If you speak with an anxious parent of a high school student, he’ll likely also mention grades. “Jackson is really struggling with Physics” … “Madison isn’t sure if she can get into Vanderbilt.” I have received emails from parents about low grades minutes after publishing them in my online grade book. Years ago, the mother of an AP English student sent me an email asking for the names of recommended writing tutors. She was “very concerned” because her daughter had spent hours on an essay and was shaken after seeing her score. Surprised because I could not recall any failing essays from her class, I checked my grade book to see that her daughter had earned a B.

Any veteran high school teacher can tell such stories. But my point here is not to catalogue personal experiences or complaints. (I think a teacher can use grades well — or less badly — within our current system.) Rather, it’s to give context to one reason why grades can create problems: they perpetuate a culture of extremes.

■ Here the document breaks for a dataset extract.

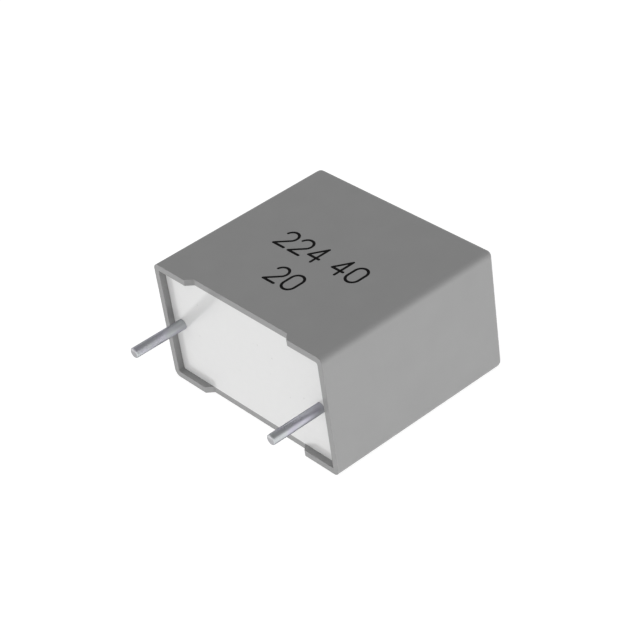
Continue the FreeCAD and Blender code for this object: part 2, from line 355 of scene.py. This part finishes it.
def sprayed_zinc():
    """Metal built up from sprayed droplets: grey, matt and pebbly."""
    finish = Finish("sprayed_zinc")
    droplets = finish.cells(0.12 * MM)
    clouds = finish.noise(0.9 * MM, detail=3.0)
    finish.surface(
        Base_Color=finish.mix(clouds, grey(0.30), grey(0.46)),
        Metallic=0.85,
        Roughness=finish.spread(droplets, 0.5, 0.8),
        Normal=finish.bump(droplets, 40 * MICRON),
    )
    return finish.material


def turns_of_film(name, pale, deep, metallic):
    """Film wound on a flat core: fine rings at the ends of the roll, and a smooth outside."""
    turn_pitch = 0.07 * MM
    middle = (ROLL_LOW.y + ROLL_HIGH.y) / 2
    half_core = (ROLL_HIGH.y - ROLL_LOW.y) / 2 - ROLL_HIGH.z
    finish = Finish(name)
    _, y, z = finish.axes(finish.position)
    along = finish.math("ABSOLUTE", finish.math("SUBTRACT", y, middle))
    past_core = finish.math("MAXIMUM", finish.math("SUBTRACT", along, half_core), 0.0)
    radius = finish.length(z, past_core)
    ring = finish.math("SINE", finish.math("MULTIPLY", radius, math.tau / turn_pitch))
    slack = finish.noise(0.8 * MM, stretch=(0.3, 1.0, 1.0))
    finish.surface(
        Base_Color=finish.mix(finish.spread(ring, 0.0, 1.0, start=-1.0, end=1.0), deep, pale),
        Metallic=metallic,
        Roughness=finish.spread(slack, 0.18, 0.34),
        Normal=finish.bump(ring, 4 * MICRON, finish.bump(slack, 20 * MICRON)),
    )
    return finish.material


def dress(material, *nodes):
    for node in nodes:
        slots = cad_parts[node].material_slots
        slots[0].material = material


def arc_points(centre, radius, start, end):
    """Points of an arc, angles in degrees."""
    turns = [math.radians(start + (end - start) * i / ARC_STEPS) for i in range(ARC_STEPS + 1)]
    return [(centre[0] + radius * math.cos(turn), centre[1] + radius * math.sin(turn)) for turn in turns]


def figure_strokes(figure):
    """The pen strokes of one figure: each a list of points, and whether it closes on itself."""
    wide, tall = FIGURE_WIDTH, FIGURE_HEIGHT
    bend = wide / 2
    if figure == "0":
        top = arc_points((bend, tall - bend), bend, 0, 180)
        bottom = arc_points((bend, bend), bend, 180, 360)
        return [(top + bottom, True)]
    if figure == "2":
        hook = arc_points((bend, tall - bend), bend, HOOK_START, HOOK_END)
        foot = [(0.0, 0.0), (wide, 0.0)]
        return [(hook + [(0.0, 0.0)], False), (foot, False)]
    if figure == "4":
        upright, bar = UPRIGHT_SHARE * wide, BAR_SHARE * tall
        stem = [(upright, 0.0), (upright, tall)]
        slope = [(upright, tall), (0.0, bar)]
        crossing = [(0.0, bar), (wide, bar)]
        return [(stem, False), (slope, False), (crossing, False)]
    return []


def rounded_ends(points):
    """The stroke with its share of the pen's width at each point, which shrinks to nothing over a half
    circle at both ends.
    """

    def cap(end, following):
        end, following = Vector(end), Vector(following)
        inward = (following - end).normalized()
        turns = [math.pi / 2 * i / END_STEPS for i in range(END_STEPS)]
        return [(end - inward * STROKE_RADIUS * math.cos(turn), math.sin(turn)) for turn in turns]

    body = [(Vector(point), 1.0) for point in points]
    return cap(points[0], points[1]) + body + cap(points[-1], points[-2])[::-1]


def drawn_figures(name, text, middle, baseline):
    """A curve with the pen strokes of a line of figures, lying on the plane Z = 0."""
    widths = [SPACE_WIDTH if figure == " " else FIGURE_WIDTH for figure in text]
    start = middle - (sum(widths) + FIGURE_GAP * (len(text) - 1)) / 2
    pen = bpy.data.curves.new(name, "CURVE")
    pen.dimensions = "3D"
    pen.bevel_depth = STROKE_RADIUS
    pen.bevel_resolution = PEN_RESOLUTION
    for figure, width in zip(text, widths):
        for points, closed in figure_strokes(figure):
            line = [(Vector(point), 1.0) for point in points] if closed else rounded_ends(points)
            spline = pen.splines.new("POLY")
            spline.points.add(len(line) - 1)
            spline.use_cyclic_u = closed
            for target, (point, radius) in zip(spline.points, line):
                target.co = (start + point.x, baseline + point.y, 0.0, 1.0)
                target.radius = radius
        start += width + FIGURE_GAP
    return pen


def print_figures(name, text, middle, baseline):
    """A line of figures as a thin film of ink on the broad side."""
    drawn = bpy.data.objects.new(f"{name}_pen", drawn_figures(name, text, middle, baseline))
    mesh = bpy.data.meshes.new_from_object(drawn)
    bpy.data.objects.remove(drawn)
    mesh.name = name
    shape = bmesh.new()
    shape.from_mesh(mesh)
    bmesh.ops.remove_doubles(shape, verts=shape.verts, dist=WELD_DISTANCE)
    shape.to_mesh(mesh)
    shape.free()
    flatten = Matrix.Diagonal((1.0, 1.0, INK_THICKNESS / STROKE_RADIUS, 1.0))
    mesh.transform(Matrix.Translation((0.0, 0.0, CASE_HIGH.z)) @ flatten)
    mesh.materials.clear()
    mesh.materials.append(printed_ink())
    figures = bpy.data.objects.new(name, mesh)
    bpy.context.scene.collection.objects.link(figures)
    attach(figures, "root")


def floor_material():
    """White where it is seen, directly or in gloss, with the shadow kept. Where it only gives light it
    is plain and pale.
    """
    material = bpy.data.materials.new("pale_floor")
    material.use_nodes = True
    material.node_tree.nodes.clear()
    nodes = Nodes(material.node_tree)
    glow = nodes.node("ShaderNodeEmission", {"Strength": FLOOR_GLOW}).outputs[0]
    shade = nodes.node("ShaderNodeBsdfDiffuse", {"Color": grey(FLOOR_SHADE)}).outputs[0]
    white = nodes.node("ShaderNodeAddShader", {0: glow, 1: shade}).outputs[0]
    plain = nodes.node("ShaderNodeBsdfDiffuse", {"Color": grey(FLOOR_ALBEDO)}).outputs[0]
    seen = nodes.seen_by("Is Camera Ray", "Is Glossy Ray", "Is Transmission Ray")
    choice = nodes.node("ShaderNodeMixShader", {0: seen, 1: plain, 2: white}).outputs[0]
    nodes.node("ShaderNodeOutputMaterial", {"Surface": choice})
    return material


def lay_floor():
    """A wide floor. It casts no shadow, so the lamps under it reach the object."""
    level = CASE_LOW.z - FLOOR_GAP
    sides = ((-1, -1), (1, -1), (1, 1), (-1, 1))
    corners = [(x * FLOOR_REACH, y * FLOOR_REACH, level) for x, y in sides]
    mesh = bpy.data.meshes.new("floor")
    mesh.from_pydata(corners, [], [(0, 1, 2, 3)])
    mesh.materials.append(floor_material())
    floor = bpy.data.objects.new("floor", mesh)
    bpy.context.scene.collection.objects.link(floor)
    floor.visible_shadow = False


def light_world():
    """Soft light from all round. To the camera it is white, and in gloss a white backdrop with a darker
    ceiling over it.
    """
    world = bpy.data.worlds.new("studio")
    bpy.context.scene.world = world
    world.use_nodes = True
    nodes = Nodes(world.node_tree)
    _, _, height = nodes.axes(nodes.node("ShaderNodeTexCoord").outputs["Generated"])
    backdrop = nodes.spread(height, 1.0, CEILING_TONE, BACKDROP_END, CEILING_START)
    glossy = nodes.seen_by("Is Glossy Ray", "Is Transmission Ray")
    unseen = nodes.mix(glossy, AMBIENT_LIGHT, backdrop, kind="FLOAT")
    brightness = nodes.mix(nodes.seen_by("Is Camera Ray"), unseen, 1.0, kind="FLOAT")
    background = world.node_tree.nodes["Background"]
    nodes.feed(background.inputs["Color"], grey(1.0))
    nodes.feed(background.inputs["Strength"], brightness)


def place(azimuth, elevation, distance):
    """A point this far from the camera's target. Azimuth 0 is at -Y, and it grows towards +X."""
    flat = math.cos(elevation)
    direction = Vector((math.sin(azimuth) * flat, -math.cos(azimuth) * flat, math.sin(elevation)))
    return CAMERA_TARGET + direction * distance


def hang_lamp(name, azimuth, elevation, distance, width, brightness):
    """A round lamp turned to the object. Its power follows from the brightness that it gives there. In
    its place, gloss shows the white floor and the backdrop.
    """
    lamp = bpy.data.lights.new(name, "AREA")
    lamp.shape = "DISK"
    lamp.size = width
    lamp.energy = brightness * (math.pi * distance) ** 2
    holder = bpy.data.objects.new(name, lamp)
    holder.location = place(math.radians(azimuth), math.radians(elevation), distance)
    aim = CAMERA_TARGET - holder.location
    holder.rotation_euler = aim.to_track_quat("-Z", "Y").to_euler()
    holder.visible_camera = False
    holder.visible_glossy = False
    bpy.context.scene.collection.objects.link(holder)


def set_camera():
    data = bpy.data.cameras.new("camera")
    data.sensor_width = CAMERA_SENSOR
    data.lens = CAMERA_LENS
    data.clip_start = CAMERA_NEAR_END
    camera = bpy.data.objects.new("camera", data)
    spot = place(CAMERA_AZIMUTH, CAMERA_ELEVATION, CAMERA_DISTANCE)
    level = (CAMERA_TARGET - spot).to_track_quat("-Z", "Y").to_matrix().to_4x4()
    camera.matrix_world = Matrix.Translation(spot) @ level @ Matrix.Rotation(CAMERA_ROLL, 4, "Z")
    bpy.context.scene.collection.objects.link(camera)
    bpy.context.scene.camera = camera


dress(moulded_plastic(), "case")
dress(cast_resin(), "potting_resin")
dress(tinned_wire(), "lead_left", "lead_right")
dress(sprayed_zinc(), "end_spray_left", "end_spray_right")
dress(turns_of_film("wound_film", pale=grey(0.72), deep=grey(0.5), metallic=0.8), "film_winding")
dress(turns_of_film("blank_film", pale=grey(0.82), deep=grey(0.7), metallic=0.0), "winding_wrap")
for figures in FIGURE_LINES:
    print_figures(*figures)
lay_floor()
light_world()
for lamp in LAMPS:
    hang_lamp(*lamp)
set_camera()
bpy.context.scene.view_settings.view_transform = "Standard"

A high school student lives in a culture of extremes, one ruled by categories of all or nothing. I think this is because a teenager is inexperienced and lurching his way through life. He is like a driver who overcorrects, going from a ditch on one side of the road to another. Thus, teenagers percolate their opinions through a filter of extremes. A movie is either “Awesome!” or “So boring!” A 15 year old is never a little hungry. He’s “starving!” He never says he, “sort of likes Chik-Fil-A.” He boldly announces that “Chik-Fil-A is SO good!” Much conversation between teenagers involves the trading of one “So __________” with another, louder, “So__________.” This way of thinking comes to life especially when dealing with grades. A teacher passes back tests to a group of students with grades of 81, 90, 75, 85, 89, 87, and 95. The students immediately compare scores and create two categories: those who “ALWAYS do good” and those who “FAILED.” Granted, the student with an 85 will recognize that her grade is higher than the 75, but the current of the culture of extremes will move her to feel more like a failure than a success.

To the parent, grades are like smoke detectors — you can ignore them until they signal an emergency. Years ago, a mother walked into my classroom for a parent-teacher conference, sat down, sighed and said, “All right…tell me the grades.” I felt like a doctor waiting to reveal test results. This perspective is a wise one, insofar as failing grades can reveal what a child conceals at home. (“Do you have any missing assignments, honey?”…. “No, mom. Leave me alone.”) However, it can also turn parents into gradebook police, the perfect fuel for the culture of extremes. A mom casually tells her son to, “Shoot for an 85.” Later that day, I return an essay marked “82”, and he responds with, “my mom is going to freak out! She can’t handle anything less than an 85!”

As long as schools function as they currently do, grades will perpetuate the culture of extremes. About all teachers and parents can do to mitigate this is watch what they say. There is no good reason for a teacher to announce individual grades publicly in a classroom. And his go-to rationale for assignments should not be, “This is for a grade.” (That’s like a boss introducing a project with, “Now this will affect your end-of-year review.”) Likewise, a father’s go-to first question to his son after school shouldn’t be, “What did you get on your test?” Whatever a well-meaning adult thinks he means by such language, you can be sure a to-the-extreme teenage audience thinks differently.